Most of the current processes attributed to Artificial Intelligence are actually pattern recognition, and artists and scientists have begun to work with adversarial patterns either to test the existing techniques or to initiate a discussion of the consequences of the so called Artificial Intelligence. They create disturbances and misreading for trained neural networks that get calculated against incoming data.
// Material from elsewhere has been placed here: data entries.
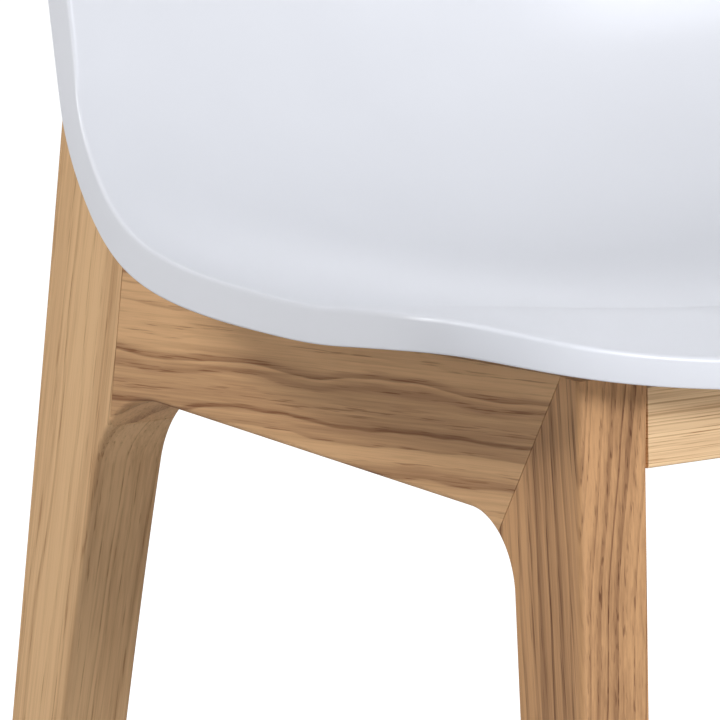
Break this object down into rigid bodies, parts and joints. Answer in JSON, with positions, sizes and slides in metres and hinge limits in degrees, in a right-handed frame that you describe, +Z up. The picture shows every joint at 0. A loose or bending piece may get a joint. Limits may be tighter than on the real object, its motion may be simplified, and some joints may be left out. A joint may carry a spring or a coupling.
{
  "type": "dining chair",
  "caption": "Dining chair with a one-piece moulded white seat shell on a solid ash frame with mitred side frames.",
  "frame": {"origin": "on the floor, under the middle of the chair's width and depth", "axes": "+X to the right of someone who faces the chair's front, +Y towards the back, so the sitter faces -Y, +Z up"},
  "size_m": [0.4868, 0.4946, 0.8256],
  "materials": {
    "shell_white": "satin-gloss moulded white polypropylene",
    "ash": "clear matt lacquer on solid ash, open straight and cathedral grain",
    "beech": "unfinished beech, planed",
    "zinc_steel": "bright zinc-plated steel",
    "brass": "turned brass",
    "black_rubber": "black rubber",
    "nylon": "matt natural nylon"
  },
  "bodies": {
    "root": {"seat_shell": "shell_white", "front_leg_left": "ash", "front_leg_right": "ash", "rear_leg_left": "ash", "rear_leg_right": "ash", "side_rail_left": "ash", "side_rail_right": "ash", "front_rail": "ash", "rear_rail": "ash", "corner_block_front_left": "beech", "block_screw_front_left_a": "zinc_steel", "block_screw_front_left_b": "zinc_steel", "seat_screw_front_left": "zinc_steel", "seat_washer_front_left": "zinc_steel", "seat_pad_front_left": "black_rubber", "threaded_insert_front_left": "brass", "glide_front_left": "nylon", "front_rail_dowel_left_a": "beech", "front_rail_dowel_left_b": "beech", "corner_block_front_right": "beech", "block_screw_front_right_a": "zinc_steel", "block_screw_front_right_b": "zinc_steel", "seat_screw_front_right": "zinc_steel", "seat_washer_front_right": "zinc_steel", "seat_pad_front_right": "black_rubber", "threaded_insert_front_right": "brass", "glide_front_right": "nylon", "front_rail_dowel_right_a": "beech", "front_rail_dowel_right_b": "beech", "corner_block_rear_left": "beech", "block_screw_rear_left_a": "zinc_steel", "block_screw_rear_left_b": "zinc_steel", "seat_screw_rear_left": "zinc_steel", "seat_washer_rear_left": "zinc_steel", "seat_pad_rear_left": "black_rubber", "threaded_insert_rear_left": "brass", "glide_rear_left": "nylon", "rear_rail_dowel_left_a": "beech", "rear_rail_dowel_left_b": "beech", "corner_block_rear_right": "beech", "block_screw_rear_right_a": "zinc_steel", "block_screw_rear_right_b": "zinc_steel", "seat_screw_rear_right": "zinc_steel", "seat_washer_rear_right": "zinc_steel", "seat_pad_rear_right": "black_rubber", "threaded_insert_rear_right": "brass", "glide_rear_right": "nylon", "rear_rail_dowel_right_a": "beech", "rear_rail_dowel_right_b": "beech", "side_rail_dowel_left_a": "beech", "side_rail_dowel_left_b": "beech", "mitre_tenon_left": "beech", "side_rail_dowel_right_a": "beech", "side_rail_dowel_right_b": "beech", "mitre_tenon_right": "beech"}
  },
  "joints": []
}
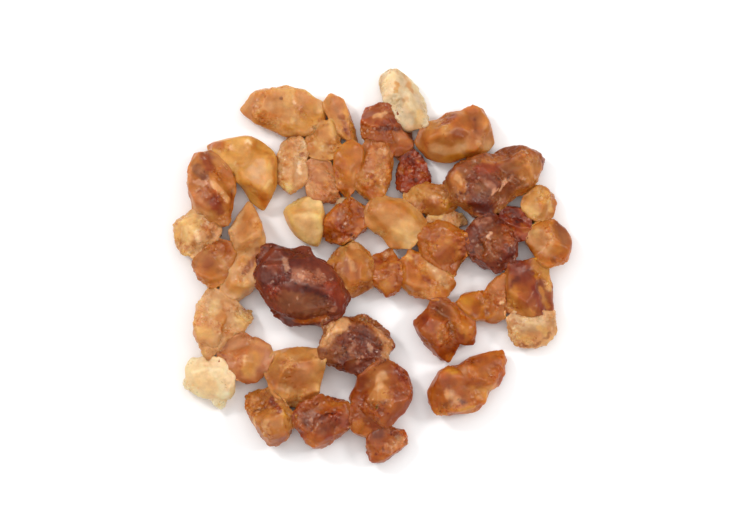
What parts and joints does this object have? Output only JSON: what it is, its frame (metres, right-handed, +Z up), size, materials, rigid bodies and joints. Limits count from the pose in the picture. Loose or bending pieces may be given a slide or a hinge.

Do neural networks dream of sheep?
Janelle Shane looks into how neural networks just mis-categorize information. In her article Do neural nets dream of electric sheep? she discusses some mis-categorizations of Microsofts’ Azure Computer Vision API, used for creating automatic image captions. Shane points out, that the underlying training data seems to be fuzzy, since in many landscape pictures sheep got detected, where are actually none. »Starting with no knowledge at all of what it was seeing, the neural network had to make up rules about which images should be labeled ›sheep‹. And it looks like it hasn’t realized that ›sheep› means the actual animal, not just a sort of treeless grassiness.«
The author then looks into, how this particular pattern recognition API can be further tricked, pointing out that the neural network looks only for sheep where it actually expects it, for instance in a landscape setting. »Put the sheep on leashes, and they’re labeled as dogs. Put them in cars, and they’re dogs or cats. If they’re in the water, they could end up being labeled as birds or even polar bears. … Bring sheep indoors, and they’re labeled as cats. Pick up a sheep (or a goat) in your arms, and they’re labeled as dogs«, Shane mocks the neural network. I’ll call it the abuse scope method. It applies, whenever you can determine or reverse-engineer (aka guess) the scope and domain to which a neural network is directed, and insert information that is beyond the scope. The abuse scope method could be used for photo collages that trick a neural network, while maintaining relevant information to humans.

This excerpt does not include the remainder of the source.